На ст. Облучье мы приехали утром. Мы это мой одноклассник Владимир Корниенко, Саня Шведов и я. В этом же поезде до Хабаровска ехали и те двое хабаровчан, которые превратили группу в бурсу с соответствующими нравами. Они на перроне, провожая нас, сказали, что начальник депо Облучье должен объявить мне благодарность за обеспечение ПТО вагонов запасными частями. На мой недоумённый взгляд пояснили, что я со ст. Белогорск (это название город Куйбышевка Восточная получил в 1957 году) на ст. Облучье привёз две новые чугунные колодки. Оказалось, что в мой мешок, в который я погрузил рабочую одежду (мазутку), они положили две тормозные колодки (весом по 8 кг каждая), находившиеся последний год под моей кроватью. В комнате у многих под кроватями лежали тормозные колодки, используемые вместо гантелей. А я удивлялся, почему мешок тяжёлый?
В депо нас направили работать в те же смены, в которых проходили практику. Дали направление и в общежитие.
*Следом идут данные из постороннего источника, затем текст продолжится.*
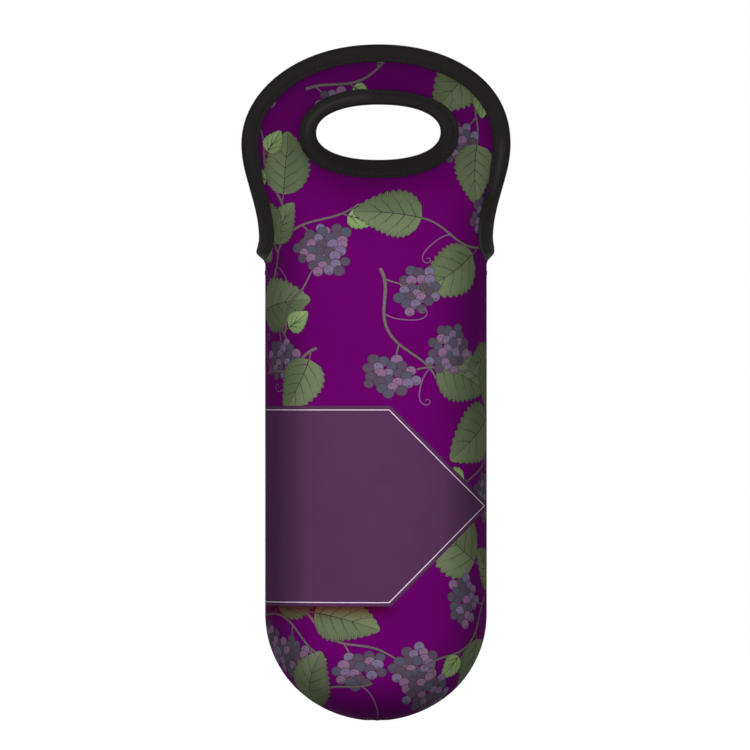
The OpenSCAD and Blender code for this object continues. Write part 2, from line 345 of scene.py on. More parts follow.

Город Облучье находится в долине реки Хинган, окружённый горами того же названия Хинганскими. Чётный парк обрабатывал все грузовые поезда, следующие на восток и пассажирские поезда обоих направлений, вокзал находился здесь же. Располагается парк на площадке, отвоёванной у горы. Эта площадка находилась по высоте примерно на средине горы. Общежитие (стиля двухэтажного барака) находилось рядом с чётным парком, но у подножия горы. Был, конечно, и нечётный парк, обрабатывающий только грузовые поезда, следующие на запад. Он располагался последовательно, у подножия соседней сопки. Поэтому чётный и нечётный пути в городе расходились, образуя большую петлю, а на выходе из города вновь соединялись. Чётный поезд, выходя из нашего парка, сразу же попадал в тоннель. Для него начинался крутой подъём, поэтому он со станции отправлялся тройной тягой. Три паровоза вели поезд до ст. Лагар-Аул, где два паровоза толкача (один с головы, а другой с хвоста поезда) отцеплялись и возвращались назад за следующим поездом.